In effect, illycaffé cannot pursue its founder’s dream of offering the greatest coffee to the world without quality and, thus, without sustainability.
Illy sees the definition of sustainability as “satisfying our needs without compromising the ones of future generations.” And to do so, illy takes a triple-bottom-line approach to the benefit of all the company’s stakeholders: consumers, customers, staff, suppliers, communities and shareholders.
For all six groups of stakeholders, illy is focused on economic, social and environmental sustainability, which are each based on core principles.
“Economic sustainability [is achieved] through the principle of shared value,” he explains. “We have to be profitable to finance our growth, but profit needs to be evenly distributed among all stakeholders.”
Growth is the principle behind social sustainability, with the emphasis on human growth and development.
“It’s very much about learning and improving our behaviour and knowledge and competencies,” he says, pointing to the University of Coffee and the Ernesto Illy Foundation as examples of initiatives that support and facilitate human growth.
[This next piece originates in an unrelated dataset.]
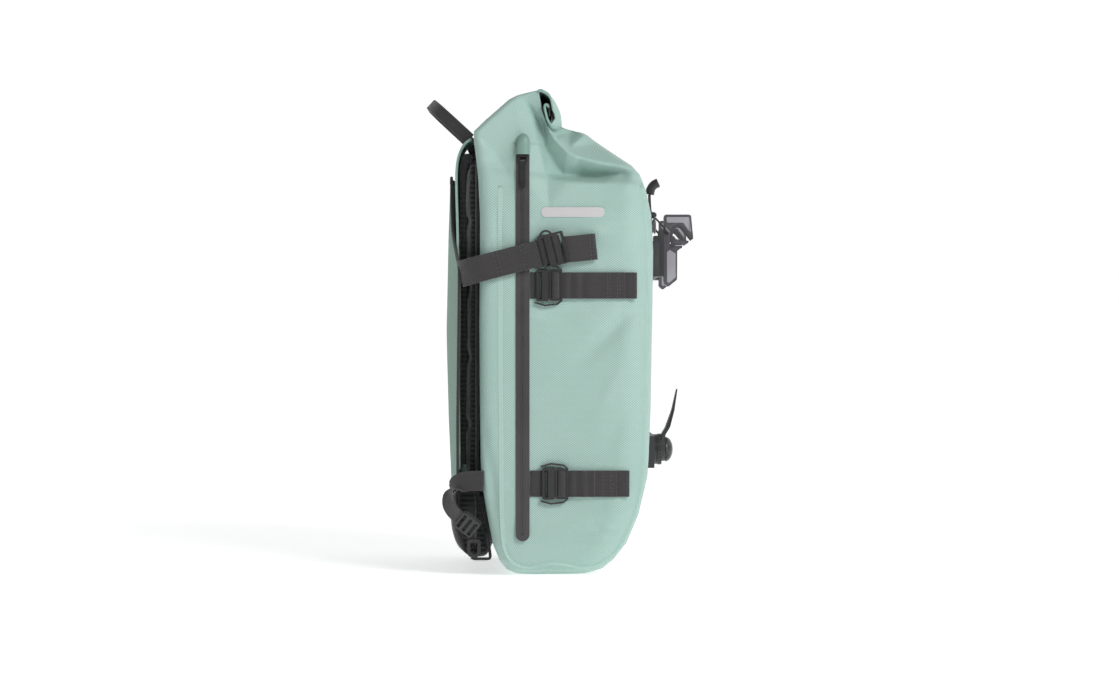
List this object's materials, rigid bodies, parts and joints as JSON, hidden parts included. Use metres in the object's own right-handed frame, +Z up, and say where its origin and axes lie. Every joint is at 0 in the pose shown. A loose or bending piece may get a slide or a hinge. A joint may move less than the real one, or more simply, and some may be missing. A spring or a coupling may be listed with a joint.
{
  "type": "pannier bag",
  "caption": "Roll-top bicycle pannier with sliding rack hooks, anti-sway finger, side zip, compression straps and a covered backpack harness.",
  "frame": {"origin": "on the ground under the middle of the bag's flat base", "axes": "+Z up, +X towards the rack side with the hooks, -Y towards the side with the zip"},
  "size_m": [0.2625, 0.3188, 0.4645],
  "materials": {
    "mint_tarpaulin": "coated weave, satin",
    "mint_facing": "smooth coated fabric",
    "sage_cover": "matte woven",
    "edge_binding": "folded woven binding",
    "black_mesh_foam": "air mesh over foam",
    "reflective_tape": "retroreflective film",
    "coated_zip_tape": "water-repellent film",
    "zip_coil_nylon": "nylon coil",
    "zip_metal": "black lacquer",
    "black_webbing": "ribbed webbing",
    "buckle_plastic": "moulded, fine grain",
    "inner_board": "extruded sheet",
    "screw_steel": "zinc plated",
    "rail_plastic": "glass-filled nylon",
    "hook_plastic": "smoky grey moulding",
    "hook_lining": "lighter smoky grey moulding",
    "black_cord": "braided cord",
    "sway_plastic": "moulded, fine grain"
  },
  "bodies": {
    "bag": {"back_pad": "black_mesh_foam", "body_shell": "mint_tarpaulin", "flap_loops": "black_webbing", "handle_tabs": "black_webbing", "ladder_lock_far": "buckle_plastic", "ladder_lock_near": "buckle_plastic", "lower_rail": "rail_plastic", "lumbar_pad": "black_mesh_foam", "rail_nuts": "screw_steel", "rail_screws": "screw_steel", "reflective_stripes": "reflective_tape", "roll_stiffener": "inner_board", "roll_top": "mint_tarpaulin", "side_sockets_far": "buckle_plastic", "side_sockets_near": "buckle_plastic", "side_webs_far": "black_webbing", "side_webs_near": "black_webbing", "stiffener_board": "inner_board", "strap_pads": "black_mesh_foam", "strap_skins": "mint_facing", "strap_web_far": "black_webbing", "strap_web_near": "black_webbing", "upper_rail": "rail_plastic", "zip_coil": "zip_coil_nylon", "zip_garage": "mint_tarpaulin", "zip_tape": "coated_zip_tape"},
    "zip_slider": {"zip_slider": "zip_metal"},
    "zip_pull": {"zip_pull": "zip_metal"},
    "carry_handle": {"carry_handle": "black_webbing"},
    "cover_flap": {"cover_flap": "sage_cover", "flap_binding": "edge_binding", "flap_strap_near": "black_webbing", "flap_strap_far": "black_webbing", "flap_buckle_near": "buckle_plastic", "flap_buckle_far": "buckle_plastic"},
    "release_pull": {"release_pull": "black_webbing"},
    "sway_carriage": {"sway_carriage": "rail_plastic"},
    "sway_finger": {"sway_finger": "sway_plastic"},
    "sway_knob": {"sway_knob": "sway_plastic"},
    "upper_clip_near": {"upper_clip_near": "buckle_plastic", "upper_tail_near": "black_webbing"},
    "lower_clip_near": {"lower_clip_near": "buckle_plastic", "lower_tail_near": "black_webbing"},
    "hook_near": {"hook_carriage_near": "rail_plastic", "hook_body_near": "hook_plastic", "hook_insert_near": "hook_lining", "release_cord_near": "black_cord"},
    "hook_latch_near": {"hook_latch_near": "hook_plastic"},
    "strap_ring_near": {"strap_ring_near": "buckle_plastic"},
    "upper_clip_far": {"upper_clip_far": "buckle_plastic", "upper_tail_far": "black_webbing"},
    "lower_clip_far": {"lower_clip_far": "buckle_plastic", "lower_tail_far": "black_webbing"},
    "hook_far": {"hook_carriage_far": "rail_plastic", "hook_body_far": "hook_plastic", "hook_insert_far": "hook_lining", "release_cord_far": "black_cord"},
    "hook_latch_far": {"hook_latch_far": "hook_plastic"},
    "strap_ring_far": {"strap_ring_far": "buckle_plastic"}
  },
  "joints": [
    {"name": "zip_slide", "type": "slide", "parent": "bag", "child": "zip_slider", "axis": [0, 0, 1], "range_m": [-0.345, 0]},
    {"name": "zip_pull_swing", "type": "hinge", "parent": "zip_slider", "child": "zip_pull", "pos_m": [-0.035, -0.1534, 0.396], "axis": [-1, 0, 0], "range_deg": [0, 95]},
    {"name": "handle_swing", "type": "hinge", "parent": "bag", "child": "carry_handle", "pos_m": [-0.09094, 0, 0.42571], "axis": [0, 1, 0], "range_deg": [-18, 18]},
    {"name": "flap_hinge", "type": "hinge", "parent": "bag", "child": "cover_flap", "pos_m": [-0.108, 0, 0.0842], "axis": [0, -1, 0], "range_deg": [0, 100]},
    {"name": "pull_lift", "type": "slide", "parent": "bag", "child": "release_pull", "axis": [0, 0, 1], "range_m": [0, 0.012], "stiffness_N_per_m": 40, "springref_m": -0.012},
    {"name": "sway_slide", "type": "slide", "parent": "bag", "child": "sway_carriage", "axis": [0, 1, 0], "range_m": [-0.065, 0.065]},
    {"name": "sway_turn", "type": "hinge", "parent": "sway_carriage", "child": "sway_finger", "pos_m": [0.1, 0, 0.1165], "axis": [1, 0, 0], "continuous": true},
    {"name": "knob_turn", "type": "hinge", "parent": "sway_carriage", "child": "sway_knob", "pos_m": [0.1, 0, 0.1165], "axis": [1, 0, 0], "continuous": true},
    {"name": "hook_slide_near", "type": "slide", "parent": "bag", "child": "hook_near", "axis": [0, 1, 0], "range_m": [-0.02, 0.025]},
    {"name": "latch_turn_near", "type": "hinge", "parent": "hook_near", "child": "hook_latch_near", "pos_m": [0.105, -0.075, 0.297], "axis": [0, -1, 0], "range_deg": [0, 28.1]},
    {"name": "upper_clip_slide_near", "type": "slide", "parent": "bag", "child": "upper_clip_near", "axis": [1, 0, 0], "range_m": [0, 0.014]},
    {"name": "lower_clip_slide_near", "type": "slide", "parent": "bag", "child": "lower_clip_near", "axis": [1, 0, 0], "range_m": [0, 0.014]},
    {"name": "ring_swing_near", "type": "hinge", "parent": "bag", "child": "strap_ring_near", "pos_m": [-0.082, -0.1279, 0.033], "axis": [1, 0, 0], "range_deg": [-20, 0]},
    {"name": "hook_slide_far", "type": "slide", "parent": "bag", "child": "hook_far", "axis": [0, 1, 0], "range_m": [-0.025, 0.02]},
    {"name": "latch_turn_far", "type": "hinge", "parent": "hook_far", "child": "hook_latch_far", "pos_m": [0.105, 0.075, 0.297], "axis": [0, -1, 0], "range_deg": [0, 28.1]},
    {"name": "upper_clip_slide_far", "type": "slide", "parent": "bag", "child": "upper_clip_far", "axis": [1, 0, 0], "range_m": [0, 0.014]},
    {"name": "lower_clip_slide_far", "type": "slide", "parent": "bag", "child": "lower_clip_far", "axis": [1, 0, 0], "range_m": [0, 0.014]},
    {"name": "ring_swing_far", "type": "hinge", "parent": "bag", "child": "strap_ring_far", "pos_m": [-0.082, 0.1279, 0.033], "axis": [1, 0, 0], "range_deg": [0, 20]}
  ],
  "couplings": [
    {"joint": "latch_turn_near", "follows": "pull_lift", "rad_per_m": 40.724},
    {"joint": "latch_turn_far", "follows": "pull_lift", "rad_per_m": 40.724}
  ]
}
According to Illy, environmental sustainability is based on the principle of respect, where efforts such as using renewable sources and limiting pollution and waste show respect to the earth and future generations.
Fulfilling those principles “requires special technology, special processes, special practices and a special value chain with a high level of quality in every single thing we buy,” Illy tells GCR. “So you can say that the company is entirely formed, carved and shaped by these sustainability quality principles.”
Just as they have over the past decades, these principles will continue to guide and shape the growing coffee giant as it works with growers to maintain quality, as it expands across more than 140 countries, as it ‘sells’ and promotes happiness, and as it supports the triple bottom line.
In doing so, illycaffé will continue to shift and grow in line with the greater coffee industry, while holding true to grandfather Francesco’s dream of offering the greatest coffee to the world.